# Excel: werte aus Zellen addieren



## olitheis (6 März 2009)

Hallo,
ich habe mir in Excel eine Art Baukasten erstellt zum Zusammenstellen vom Buskomponenten. In diesen Fall hier geht es um Beckhoff EtherCAT Komponenten. Ich habe 30 Zellen mit Dropdown Auswahlen erstellt, aus denen ich die einzelnen Klemmen aussuchen kann (KL1002, KL1408, KL3404...). So, am ende habe ich dann den Feldbusknoten mit Koppler und all den verwendeten Klemmen zusammengestellt. Jetzt mochte ich noch folgendes ausgeben: 1. Gesamtbreite des Knotens (alle ausgewählen Klemmen), 2. K-Bus Belastung aller ausgewählten Klemmen. 
Beispiel: ich habe jetzt einen Knoten zusammengestellt mit einem BK1120 und insges. 13 KL Klemmen. An hand dieser Auswahl möchte ich jetzt die Breite von 50mm (koppler) + 13 x 12mm (Klemmen) Ausgeben und der K-Bus Strom soll errechnet werden, der ja für jede Klemme unterschiedlich ist. Wie kann ich diese Berechnungen jetzt durchführen? Es muss also erkannt werden, wie viele Klemmen verwendet wurden, und daraus die Breite und der Strom errechnet werden.

Vielen Dank
Oli


----------



## Thomas_v2.1 (6 März 2009)

Wie lädst du denn die Daten in dein Dropdown Feld? Aus einem Tabellenbereich?
Dann könntest du in einer Spalte hinter den Bauteilnamen, Spalten für Breite und Strom anfügen und die Daten dort eintragen.

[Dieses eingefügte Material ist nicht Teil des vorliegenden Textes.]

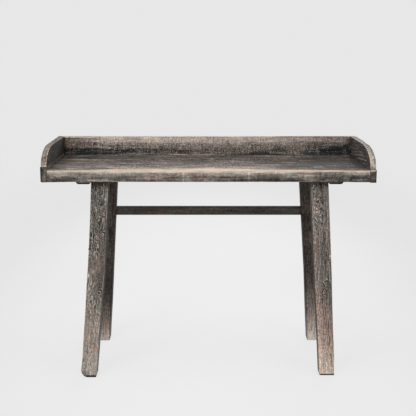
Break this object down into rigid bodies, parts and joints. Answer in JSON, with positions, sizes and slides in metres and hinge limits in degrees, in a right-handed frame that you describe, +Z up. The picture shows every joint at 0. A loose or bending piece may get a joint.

In deiner Rackkonfiguration lädst du dann mitttels SVERWEIS die Baugruppendaten der ausgewählten Gruppe. 
An einer anderen Stelle dann entsprechend die Summe bilden.


----------



## olitheis (6 März 2009)

Hallo Thomas,
die Daten kommen aus einem Tabellenbereich. 
Ok, ich trage die Daten entsprechend ein für Strom und Breite. Aber jetzt mußt Du mir noch etwas unter die Arme greifen, denn mit SVERWEIS habe ich noch nicht gearbeitet.
Kannst Du mir evtl. ein Beispiel für die Formel geben? Es sollen ja nur die addiert werden, die eingetragen bzw. benutzt werden. Da hängts noch ein wenig bei mir. Ich könnte Dir mal ein
Beispiel zuschicken. 
Danke nochmal
Oli


----------



## Thomas_v2.1 (6 März 2009)

Ich habe mal ein Beispiel angehängt.
In Zelle C2 steht z.B.:
=SVERWEIS(B2;$A$27:$B$35;2;0)

Das heißt:
Nehme den Wert aus B2, suche diesen im Bereich A27-B35, und wenn gefunden nehme den Wert aus Spalte 2.


----------



## olitheis (6 März 2009)

Vielen Dank für die Hilfe!!!


----------